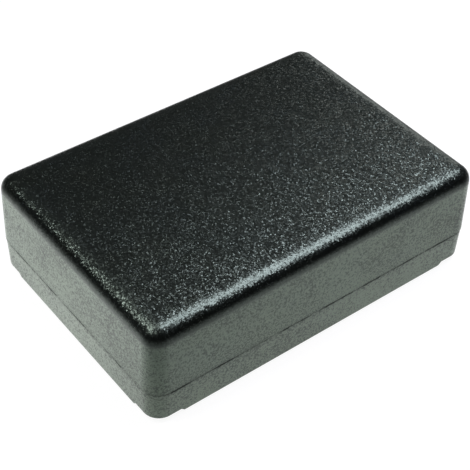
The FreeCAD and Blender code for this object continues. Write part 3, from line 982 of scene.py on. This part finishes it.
@dataclass
class CornerScrews:
    """The four countersunk tapping screws that hold the cover to the base."""

    nodes: tuple[str, ...] = (
        "screw_front_left",
        "screw_front_right",
        "screw_rear_left",
        "screw_rear_right",
    )
    finish: ZincFinish = ZincFinish()
    sizes: ScrewSizes = ScrewSizes()
    taper: float = 0.35
    sides: int = 28
    seed: int = 4

    def build(self) -> bpy.types.Object:
        """Builds the screws as one mesh, which rides on the base.

        Returns:
            The screws' object.
        """
        boxes = [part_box(node) for node in self.nodes]
        seats = [Vector(((low.x + high.x) / 2, (low.y + high.y) / 2, low.z)) for low, high in boxes]
        corner = max(seats, key=lambda seat: seat.x + seat.y)
        length = boxes[0][1].z - boxes[0][0].z
        values: dict[str, Any] = {spaced(name): size for name, size in metres(self.sizes).items()}
        values |= {"Length": length, "Taper": self.taper, "Sides": self.sides, "Seed": self.seed}
        values["Material"] = self.finish.material(corner, values["Core radius"], values["Crest radius"])
        host = linked("screw_seats", bpy.data.meshes.new("screw_seats"))
        host.data.from_pydata([tuple(seat) for seat in seats], [], [])
        tree = ScrewTree().tree
        modifier = host.modifiers.new("screws", "NODES")
        modifier.node_group = tree
        for item in tree.interface.items_tree:
            if item.in_out == "INPUT" and item.name in values:
                modifier[item.identifier] = values[item.name]
        evaluated = host.evaluated_get(bpy.context.evaluated_depsgraph_get())
        mesh = bpy.data.meshes.new_from_object(evaluated)
        mesh.name = "corner_screws"
        bpy.data.objects.remove(host)
        bpy.data.node_groups.remove(tree)
        screws = linked("corner_screws", mesh)
        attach(screws, "base")
        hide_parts(*self.nodes)
        return screws


@dataclass(frozen=True)
class SoftLamp:
    """A square soft lamp in its direction from the case, which a mirror may show, sized in metres."""

    name: str
    azimuth: float
    elevation: float
    distance: float
    side: float
    power: float
    colour: Colour = (1.0, 1.0, 1.0)
    mirrored: bool = True

    def build(self, aim: Vector) -> bpy.types.Object:
        """Puts the lamp up.

        Args:
            aim: The point that it faces.

        Returns:
            The lamp.
        """
        light = bpy.data.lights.new(self.name, "AREA")
        light.shape = "SQUARE"
        light.size = self.side
        light.energy = self.power
        light.color = self.colour
        lamp = linked(self.name, light)
        back = direction(self.azimuth, self.elevation)
        lamp.location = aim + back * self.distance
        lamp.rotation_euler = (-back).to_track_quat("-Z", "Y").to_euler()
        lamp.visible_glossy = self.mirrored
        lamp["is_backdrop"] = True
        return lamp


@dataclass
class Studio:
    """A plain white floor in soft light, with its sizes in metres."""

    floor_radius: float = 6.0
    floor_sides: int = 96
    floor_colour: Colour = (0.80, 0.80, 0.80)
    shadow_share: Colour = (0.15, 0.15, 0.15)
    floor_glow: float = 0.90
    front_glow: float = 0.55
    front_edge: Pair = (-0.035, 0.005)
    pool_edge: Pair = (0.112, 0.062)
    pool_rim: float = 0.18
    near_edge: Pair = (0.035, 0.060)
    near_glow: float = 0.48
    sky_glow: float = 0.25
    low_band: Pair = (0.05, 0.0)
    dark_above: float = 0.004
    behind_above: float = 0.085
    behind_side: float = 140.9
    behind_edge: Pair = (0.60, 0.90)
    lamps: tuple[SoftLamp, ...] = (
        SoftLamp("lamp_right", 81.5, 65.0, 0.22, 0.12, 0.385, (0.98, 0.98, 1.12)),
        SoftLamp("lamp_rear", 123.0, 15.0, 0.90, 0.30, 0.48),
        SoftLamp("lamp_back", 248.0, 58.0, 0.25, 0.11, 0.27),
        SoftLamp("lamp_above", 187.0, 82.0, 0.24, 0.12, 0.05),
        SoftLamp("lamp_front", 318.0, 30.0, 0.80, 0.40, 1.2, mirrored=False),
    )

    def build(self, aim: Vector) -> None:
        """Puts up the floor, the backdrop and the lamps.

        Args:
            aim: The middle of the case.
        """
        self.floor()
        self.backdrop()
        for lamp in self.lamps:
            lamp.build(aim)

    def floor(self) -> bpy.types.Object:
        """Lays the floor.

        Returns:
            The floor.
        """
        ring = [math.tau * number / self.floor_sides for number in range(self.floor_sides)]
        points = [(self.floor_radius * math.cos(a), self.floor_radius * math.sin(a), 0.0) for a in ring]
        mesh = bpy.data.meshes.new("floor")
        mesh.from_pydata(points, [], [tuple(range(self.floor_sides))])
        mesh.materials.append(self.floor_material())
        floor = linked("floor", mesh)
        floor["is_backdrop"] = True
        return floor

    def floor_material(self) -> bpy.types.Material:
        """Builds the floor's matt white, which shows as white to the eye, as a painted pool of light in
        mirrors, and keeps the shadow.

        Returns:
            The material.
        """
        made = bpy.data.materials.new("floor_white")
        wiring = Wiring(emptied(made))
        path = wiring.add("ShaderNodeLightPath").outputs
        seen = wiring.most(path["Is Camera Ray"], path["Is Glossy Ray"])
        seen = wiring.most(seen, path["Is Transmission Ray"])
        plain = wiring.out("ShaderNodeBsdfDiffuse", {"Color": self.floor_colour})
        shaded = wiring.out("ShaderNodeBsdfDiffuse", {"Color": self.shadow_share})
        strength = wiring.mix(path["Is Camera Ray"], self.pool(wiring), self.floor_glow)
        glow = wiring.out("ShaderNodeEmission", {"Strength": strength})
        white = wiring.out("ShaderNodeAddShader", {0: shaded, 1: glow})
        both = wiring.out("ShaderNodeMixShader", {0: seen, 1: plain, 2: white})
        wiring.add("ShaderNodeOutputMaterial", {"Surface": both})
        return made

    def pool(self, wiring: Wiring) -> Socket:
        """Paints a pool of light into the floor's white in reflections, which fades outwards and to the
        front, with painted shade towards the viewer.

        Args:
            wiring: The floor's tree.

        Returns:
            The output for the strength of the white.
        """
        place = wiring.out("ShaderNodeTexCoord", output="Object")
        behind = wiring.step(wiring.parts(place)["Y"], *self.front_edge)
        close = wiring.step(wiring.vector("LENGTH", place, output="Value"), *self.pool_edge)
        fading = wiring.times(
            wiring.spread(behind, self.front_glow, 1.0), wiring.spread(close, self.pool_rim, 1.0)
        )
        # Painted shade: in mirrors the floor darkens on the side where the camera stands.
        viewer = direction(self.behind_side + 180.0, 0.0)
        before = wiring.vector("DOT_PRODUCT", place, viewer, output="Value")
        before = wiring.step(before, *self.near_edge)
        return wiring.times(fading, wiring.spread(before, 1.0, self.near_glow))

    def backdrop(self) -> None:
        """Makes the world: white to the eye, soft on the case, dark in mirrors but low and behind."""
        world = bpy.data.worlds.new("studio")
        bpy.context.scene.world = world
        wiring = Wiring(emptied(world))
        path = wiring.add("ShaderNodeLightPath").outputs
        rising = wiring.out("ShaderNodeTexCoord", output="Generated")
        band = wiring.step(wiring.parts(rising)["Z"], *self.low_band)
        toward = wiring.vector("DOT_PRODUCT", rising, direction(self.behind_side, 0.0), output="Value")
        above = wiring.mix(wiring.step(toward, *self.behind_edge), self.dark_above, self.behind_above)
        reflected = wiring.most(path["Is Glossy Ray"], path["Is Transmission Ray"])
        strength = wiring.mix(reflected, self.sky_glow, wiring.mix(band, above, self.pool_rim))
        strength = wiring.mix(path["Is Camera Ray"], strength, 1.0)
        glow = wiring.out("ShaderNodeBackground", {"Strength": strength})
        wiring.add("ShaderNodeOutputWorld", {"Surface": glow})


@dataclass
class Viewpoint:
    """The camera at the photograph's angle."""

    aim: tuple[float, float, float] = (-2.886, -4.767, 10.5)
    azimuth: float = -39.079
    elevation: float = 42.852
    distance: float = 222.94
    nearest: float = 10.0
    roll: float = 2.273
    lens: float = 94.30
    shift_x: float = -0.01115
    shift_y: float = 0.00222

    def build(self) -> bpy.types.Object:
        """Puts the camera in place.

        Returns:
            The camera.
        """
        lens = bpy.data.cameras.new("camera")
        lens.lens = self.lens
        lens.shift_x = self.shift_x
        lens.shift_y = self.shift_y
        lens.clip_start = self.nearest * MM
        lens.dof.use_dof = False
        camera = linked("camera", lens)
        turn = Matrix.Rotation(math.radians(self.azimuth), 4, "Z")
        tilt = Matrix.Rotation(math.radians(90.0 - self.elevation), 4, "X")
        roll = Matrix.Rotation(math.radians(self.roll), 4, "Z")
        stand = Vector(self.aim) * MM + direction(self.azimuth, self.elevation) * self.distance * MM
        camera.matrix_world = Matrix.Translation(stand) @ turn @ tilt @ roll
        bpy.context.scene.camera = camera
        return camera


def main() -> None:
    """Builds and dresses the pieces in order, then the studio and the camera."""
    effects = Effects(SparkGrain(), SatinMottle(), TintClouds(), SeamShade(), EdgeCrown(), HollowMask())
    base = Shell("base_shell", PlasticFinish("base_plastic", Outside.PLAIN))
    cover = Shell("cover_shell", PlasticFinish("cover_plastic", Outside.GRAINED_TOP))
    for shell in (base, cover):
        dressed = shell.dress(effects)
        log.info("%s: %d faces, dressed in %s", dressed.name, len(dressed.data.polygons), shell.finish.name)
    screws = CornerScrews().build()
    log.info("%s: %d faces", screws.name, len(screws.data.polygons))
    low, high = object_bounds()
    Studio().build((low + high) / 2)
    Viewpoint().build()
    bpy.context.scene.view_settings.view_transform = "Standard"
    log.info("studio and camera are set")


if __name__ == "__main__":
    main()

Set task :: Emit, unaltered, the lines from the top of the listing down through the line that holds "on the base."; emit nothing else.

Exercise output ::
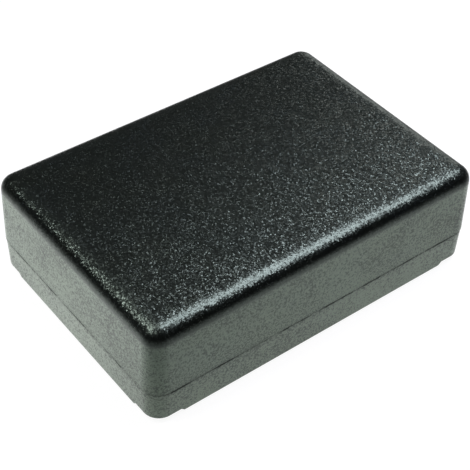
The FreeCAD and Blender code for this object continues. Write part 3, from line 982 of scene.py on. This part finishes it.
@dataclass
class CornerScrews:
    """The four countersunk tapping screws that hold the cover to the base."""

    nodes: tuple[str, ...] = (
        "screw_front_left",
        "screw_front_right",
        "screw_rear_left",
        "screw_rear_right",
    )
    finish: ZincFinish = ZincFinish()
    sizes: ScrewSizes = ScrewSizes()
    taper: float = 0.35
    sides: int = 28
    seed: int = 4

    def build(self) -> bpy.types.Object:
        """Builds the screws as one mesh, which rides on the base.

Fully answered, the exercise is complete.